What is needed = Print the first line of the material below and each line after it, exactly as written, ending with the line that contains "socket.default_value = value".

● ● ● ● ●

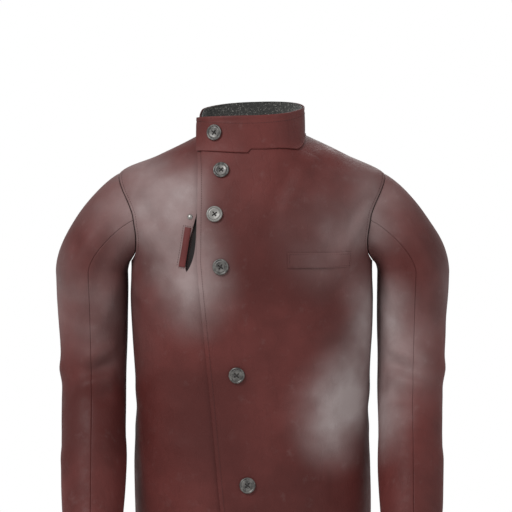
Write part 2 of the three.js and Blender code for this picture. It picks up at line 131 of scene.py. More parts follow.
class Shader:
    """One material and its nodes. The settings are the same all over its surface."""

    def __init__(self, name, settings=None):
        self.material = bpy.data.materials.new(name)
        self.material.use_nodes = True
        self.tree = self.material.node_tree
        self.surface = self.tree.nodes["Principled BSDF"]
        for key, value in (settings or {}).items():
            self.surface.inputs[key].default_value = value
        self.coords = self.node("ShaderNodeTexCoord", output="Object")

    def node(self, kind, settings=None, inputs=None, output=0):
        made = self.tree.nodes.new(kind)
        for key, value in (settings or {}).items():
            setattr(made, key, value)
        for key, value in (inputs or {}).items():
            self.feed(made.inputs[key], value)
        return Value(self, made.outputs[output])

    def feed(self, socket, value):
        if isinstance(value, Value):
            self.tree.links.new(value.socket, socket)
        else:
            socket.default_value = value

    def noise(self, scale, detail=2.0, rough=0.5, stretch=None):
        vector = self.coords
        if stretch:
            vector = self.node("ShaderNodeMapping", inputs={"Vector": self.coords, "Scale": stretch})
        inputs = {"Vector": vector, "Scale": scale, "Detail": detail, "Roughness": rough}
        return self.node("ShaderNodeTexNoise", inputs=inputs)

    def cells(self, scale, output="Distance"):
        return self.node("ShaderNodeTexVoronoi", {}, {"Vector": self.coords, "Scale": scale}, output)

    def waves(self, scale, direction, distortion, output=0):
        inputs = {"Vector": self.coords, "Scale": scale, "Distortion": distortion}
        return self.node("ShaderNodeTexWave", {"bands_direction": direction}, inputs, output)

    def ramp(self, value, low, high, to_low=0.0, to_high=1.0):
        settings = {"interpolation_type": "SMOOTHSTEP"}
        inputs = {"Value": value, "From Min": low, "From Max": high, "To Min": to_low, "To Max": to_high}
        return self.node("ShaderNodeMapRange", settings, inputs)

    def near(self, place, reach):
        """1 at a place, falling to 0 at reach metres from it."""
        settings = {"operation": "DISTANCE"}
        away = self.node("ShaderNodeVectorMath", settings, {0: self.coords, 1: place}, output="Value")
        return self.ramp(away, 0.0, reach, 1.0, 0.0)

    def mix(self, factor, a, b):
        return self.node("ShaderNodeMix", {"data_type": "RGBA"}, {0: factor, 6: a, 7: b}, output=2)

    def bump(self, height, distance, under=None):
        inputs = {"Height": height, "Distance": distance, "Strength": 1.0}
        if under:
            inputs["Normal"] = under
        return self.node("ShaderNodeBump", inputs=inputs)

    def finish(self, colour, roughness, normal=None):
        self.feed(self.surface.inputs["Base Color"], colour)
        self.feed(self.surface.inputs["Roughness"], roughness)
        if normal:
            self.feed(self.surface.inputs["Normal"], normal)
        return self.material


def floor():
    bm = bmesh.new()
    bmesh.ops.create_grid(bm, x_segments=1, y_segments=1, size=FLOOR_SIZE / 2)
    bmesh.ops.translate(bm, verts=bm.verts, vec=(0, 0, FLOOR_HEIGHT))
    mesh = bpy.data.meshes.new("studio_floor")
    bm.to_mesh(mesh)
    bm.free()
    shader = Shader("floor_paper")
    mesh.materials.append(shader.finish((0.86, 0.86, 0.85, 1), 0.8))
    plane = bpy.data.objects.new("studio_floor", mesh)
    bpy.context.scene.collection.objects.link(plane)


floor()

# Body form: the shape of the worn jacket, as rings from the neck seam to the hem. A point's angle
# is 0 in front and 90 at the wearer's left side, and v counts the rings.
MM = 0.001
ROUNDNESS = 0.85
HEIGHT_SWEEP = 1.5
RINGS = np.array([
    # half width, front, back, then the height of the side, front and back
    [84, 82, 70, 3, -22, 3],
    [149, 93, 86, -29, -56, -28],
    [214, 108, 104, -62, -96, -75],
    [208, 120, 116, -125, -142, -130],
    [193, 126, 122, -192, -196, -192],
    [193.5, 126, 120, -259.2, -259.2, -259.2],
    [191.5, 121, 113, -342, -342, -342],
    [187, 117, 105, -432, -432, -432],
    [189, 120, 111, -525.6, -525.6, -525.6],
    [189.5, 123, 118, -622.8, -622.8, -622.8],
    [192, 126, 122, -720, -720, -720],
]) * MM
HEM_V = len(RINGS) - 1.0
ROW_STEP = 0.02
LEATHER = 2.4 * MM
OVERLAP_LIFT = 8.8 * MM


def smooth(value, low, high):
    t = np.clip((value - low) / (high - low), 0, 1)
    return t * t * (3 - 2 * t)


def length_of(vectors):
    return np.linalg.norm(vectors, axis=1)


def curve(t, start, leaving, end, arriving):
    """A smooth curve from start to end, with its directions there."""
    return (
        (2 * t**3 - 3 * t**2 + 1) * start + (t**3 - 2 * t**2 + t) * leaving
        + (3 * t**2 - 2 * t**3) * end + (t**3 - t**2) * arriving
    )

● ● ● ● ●

Written reply =
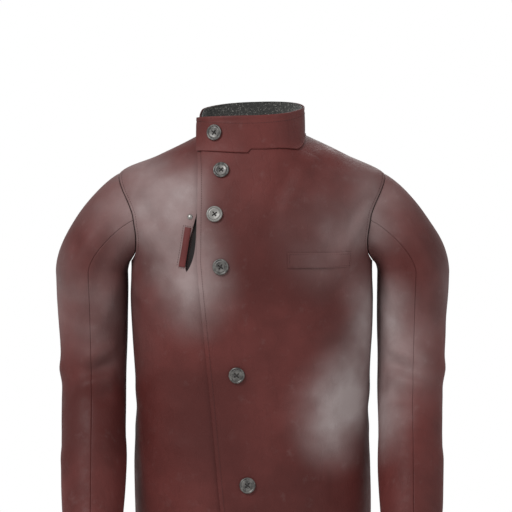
Write part 2 of the three.js and Blender code for this picture. It picks up at line 131 of scene.py. More parts follow.
class Shader:
    """One material and its nodes. The settings are the same all over its surface."""

    def __init__(self, name, settings=None):
        self.material = bpy.data.materials.new(name)
        self.material.use_nodes = True
        self.tree = self.material.node_tree
        self.surface = self.tree.nodes["Principled BSDF"]
        for key, value in (settings or {}).items():
            self.surface.inputs[key].default_value = value
        self.coords = self.node("ShaderNodeTexCoord", output="Object")

    def node(self, kind, settings=None, inputs=None, output=0):
        made = self.tree.nodes.new(kind)
        for key, value in (settings or {}).items():
            setattr(made, key, value)
        for key, value in (inputs or {}).items():
            self.feed(made.inputs[key], value)
        return Value(self, made.outputs[output])

    def feed(self, socket, value):
        if isinstance(value, Value):
            self.tree.links.new(value.socket, socket)
        else:
            socket.default_value = value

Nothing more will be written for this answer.